Task prompt:
What is the number of lines in the entries that include the word "Blender"? Respond with the number only.

::::::::::

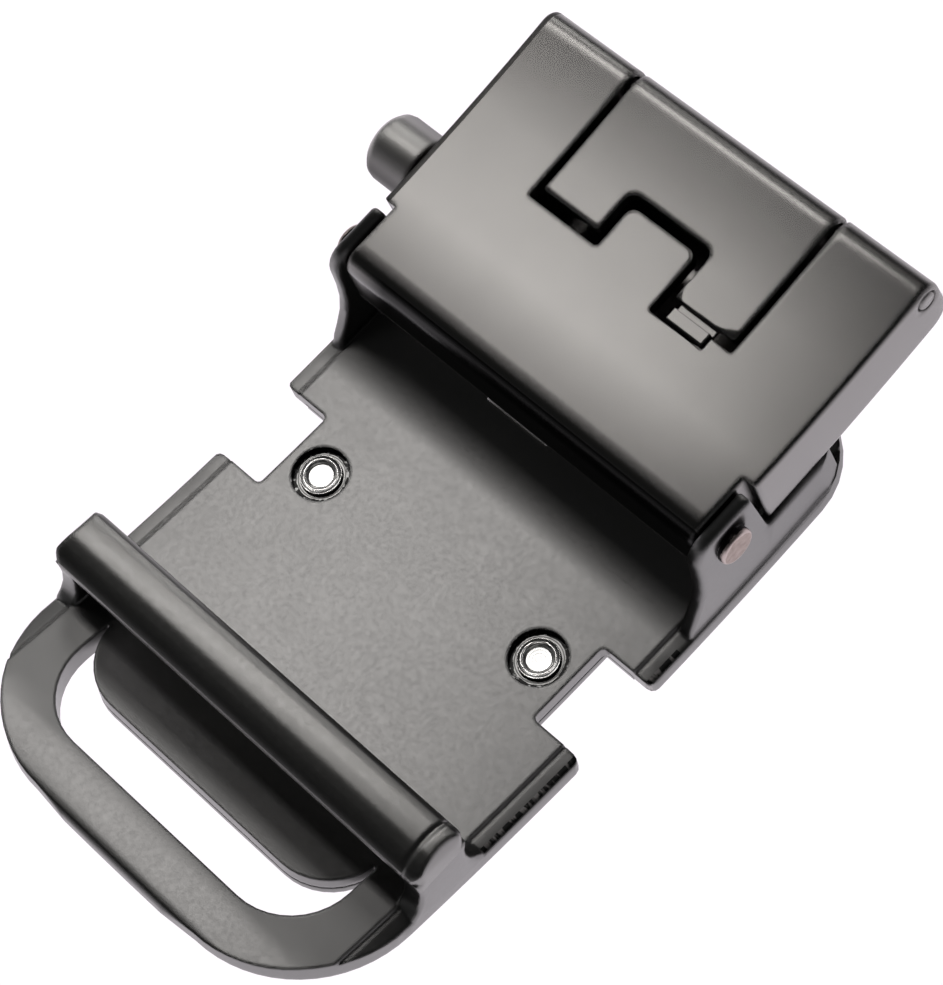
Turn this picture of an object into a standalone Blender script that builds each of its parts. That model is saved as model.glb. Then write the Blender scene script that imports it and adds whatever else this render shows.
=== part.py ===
"""Ratchet belt buckle, lying face down with its clamp side up.

Every piece is drawn flat, with s along the strap, y across it and h above the strap channel,
in millimetres. The last step wraps them all round one arc, the curve of a worn belt.
"""

import math

import bmesh
import bpy
from mathutils import Vector

# Belt curve and where it lies on the table
BELT_R = 177.0
REST_S = 8.8
SLICE = 3.0

# Plate
STRAP_W = 35.0
WALL_T = 1.45
WALL_PLAY = 1.2
HALF_W = STRAP_W / 2 + WALL_PLAY + WALL_T + 0.15
BACK_T = 1.3
LAYER_GAP = 0.12
FRONT_T = 1.05
RIM_BOTTOM = -2.2
FRONT_TOP = -BACK_T - LAYER_GAP
FRONT_BOTTOM = FRONT_TOP - FRONT_T
PLATE_END = 29.5
PLATE_CORNER = 6.5
CREASE_Y = 18.75
NOTCH_HALF = 3.85
NOTCH_Y = 15.35

# Loop and tongue
LOOP_END = -33.5
LOOP_C = -21.9
LOOP_CY = 9.0
LOOP_R = 11.25
OPEN_END = -28.95
OPEN_R = 5.9
OPEN_Y = 15.2
TONGUE_END = -24.9
TONGUE_R = 5.3
TONGUE_Y = 15.0
HORN_S = -20.35

# Strap bar
BAR_S0 = -20.55
BAR_S1 = -15.1
BAR_TOP = 6.25
BAR_BOTTOM = 3.75
FOOT_T = 2.0

# Ears and clamp housing
EAR_IN = HALF_W - WALL_T
EAR_OUT = HALF_W - 0.28
EAR_S0 = 11.45
EAR_S1 = 18.3
EAR_TOP = 10.25
RAIL_TOP = 3.75
RAIL_END = 26.2
PIVOT_S = 14.9
PIVOT_H = 7.7
BOX_TOP = 10.4
BOX_S0 = 12.4
BOX_FLOOR = 3.5
BOX_SIDE_BOTTOM = 4.1
BOX_NARROW = EAR_IN - 0.27
BOX_WIDE = 19.7
STEP_S = 18.9
HINGE_S = 39.0
HINGE_H = 8.9
BARREL_R = BOX_TOP - HINGE_H
PIN_R = 0.85
PIN_HOLE_R = 1.05
CAVITY_TOP = 9.0
CAVITY_FLOOR = 4.75

# Pawl lever and knob
LEVER_S = 18.0
LEVER_H = 6.0
KNOB_S = 23.5
KNOB_H = 7.1
KNOB_R = 3.12
KNOB_Y0 = 20.0
KNOB_Y1 = 24.7
PAWL_Y0 = -2.1
PAWL_Y1 = 4.4

# Rivets
RIVET_Y = 12.15
RIVET_R = 1.3
RIVET_HOLE_R = 1.5
RIVET_SINK_R = 2.35
RIVET_SINK = 0.55
RIVET_RIM_R = 1.75


def clear_scene():
    for obj in list(bpy.data.objects):
        bpy.data.objects.remove(obj, do_unlink=True)


def arc(ca, cb, radius, start, end, steps):
    """Points on an arc between two angles in degrees."""
    found = []
    for i in range(steps + 1):
        t = math.radians(start + (end - start) * i / steps)
        found.append((ca + radius * math.cos(t), cb + radius * math.sin(t)))
    return found


def rounded(corners, steps=4):
    """A polygon from (a, b, radius) corners, each corner turned into an arc."""
    found = []
    count = len(corners)
    for i in range(count):
        a, b, radius = corners[i]
        here = Vector((a, b))
        back = Vector(corners[i - 1][:2]) - here
        ahead = Vector(corners[(i + 1) % count][:2]) - here
        if radius <= 0:
            found.append((a, b))
            continue
        back.normalize()
        ahead.normalize()
        half = math.acos(max(-1.0, min(1.0, back.dot(ahead)))) / 2
        reach = radius / math.tan(half)
        middle = here + (back + ahead).normalized() * (radius / math.sin(half))
        first = here + back * reach - middle
        last = here + ahead * reach - middle
        a0 = math.atan2(first.y, first.x)
        turn = math.atan2(last.y, last.x) - a0
        turn = (turn + math.pi) % (2 * math.pi) - math.pi
        for k in range(steps + 1):
            t = a0 + turn * k / steps
            found.append((middle.x + radius * math.cos(t), middle.y + radius * math.sin(t)))
    return found


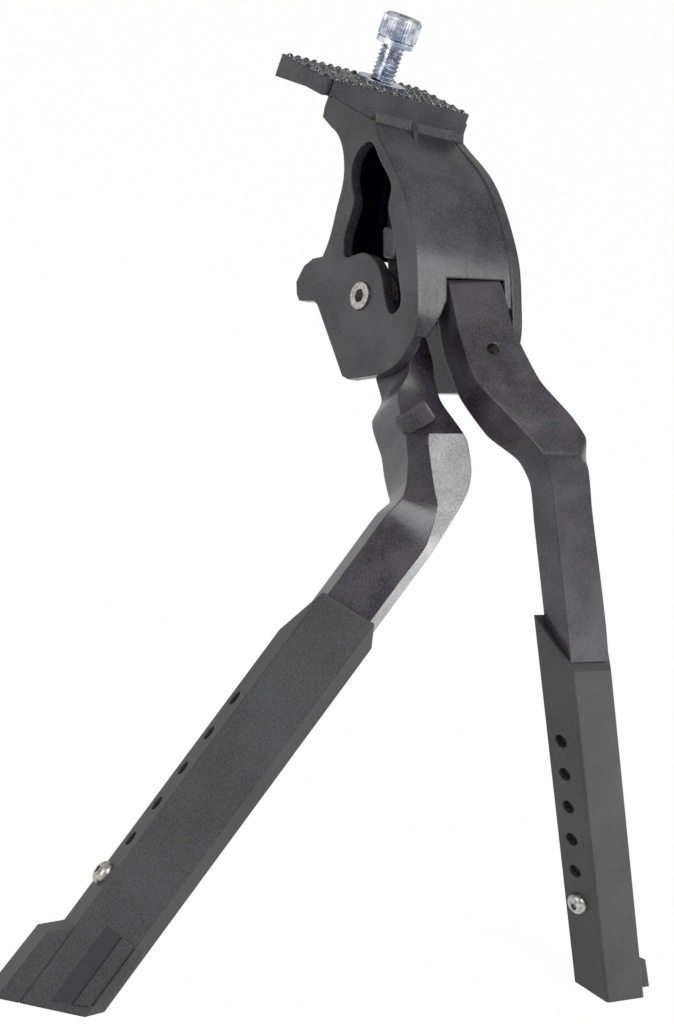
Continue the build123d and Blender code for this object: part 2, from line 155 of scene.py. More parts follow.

::::::::::

Response to the exercise:
2